Science Applications International Corp. (SAIC) will pay $11.75 million to settle a whistleblower lawsuit that alleged SAIC cheated the government out of millions of dollars under a first responder training program.
The whistleblower lawsuit, brought by Phillips & Cohen LLP, alleged that SAIC was inflating the costs of the government-funded program it has run for 15 years to train firefighters, police and other first responders to deal with emergency situations involving explosives and incendiaries as part of the government’s Weapons of Mass Destruction First Responder Program.
The whistleblower, Richard Priem, worked for SAIC for almost 16 years following 21 years in the U.S. Army in a variety of command and staff positions.
He was a SAIC project manager for the WMD First Responder Program and other training programs.
SAIC was represented by Joshua Hochberg of McKenna Long and Aldridge in Washington, D.C.
“If SAIC had been honest and charged the government based on its true costs, additional funds would have been available to train more first responders,” said Peter W Chatfield, a Washington, DC, attorney with Phillips & Cohen LLP, which is representing the whistleblower. “We continue to see how important first responder training is to deal with terrorist attacks — most recently in Boston. So it’s important to train as many first responders as possible with the government funds that are allocated.”

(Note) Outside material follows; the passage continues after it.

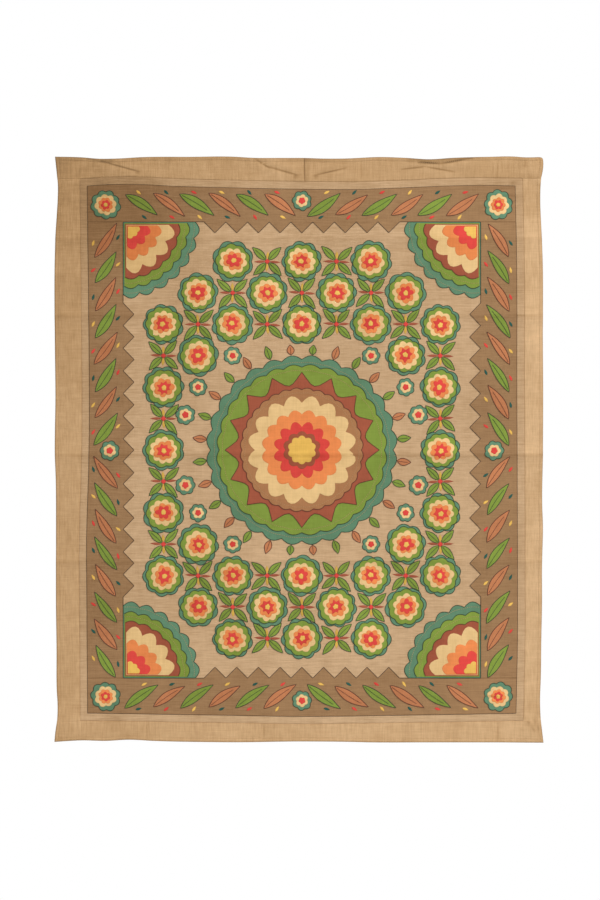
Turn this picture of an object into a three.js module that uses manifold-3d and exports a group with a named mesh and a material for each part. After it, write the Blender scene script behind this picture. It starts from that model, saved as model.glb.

Congress set up the WMD First Responders Program in 1998 in response to the 1995 Oklahoma City bombing. SAIC worked as a subcontractor to New Mexico Institute of Mining and Technology, which has received government funding for the program annually since 1998.
New Mexico Tech has awarded SAIC the contract on a sole-source basis since 1998. This meant SAIC never had to compete on a price basis for the contract, but it was required to provide accurate information about its costs and profits.
The lawsuit alleged that SAIC falsely certified that its costs included payment for full-time employees who received fringe benefits to conduct the training. Instead, the lawsuit said, SAIC used cheaper, part-time employees who received few benefits, enabling SAIC to keep its costs low and collect exorbitant profits.
“Both the federal government and New Mexico Tech relied on SAIC to provide accurate information about its costs,” said Tim McCormack, a Washington, DC, attorney with Phillips & Cohen. “We alleged that SAIC instead inflated its costs so that it could capture roughly one-third of New Mexico Tech’s total appropriation.”
U.S. payments to New Mexico Tech for first-responders training have increased from $1 million in 1998 to $23 million annually in more recent years.
The whistleblower lawsuit was filed in February 2012 in federal district court in Albuquerque, New Mexico, where Priem resides.
“I’m impressed with the work that the government attorneys did on this case,” Priem said. “DOJ Senior Trial Counsel Don Williamson and Trial Attorney Daniel Hugo Fruchter of the Commercial Litigation Branch were the right men for the job with their expertise in complex government contracts.”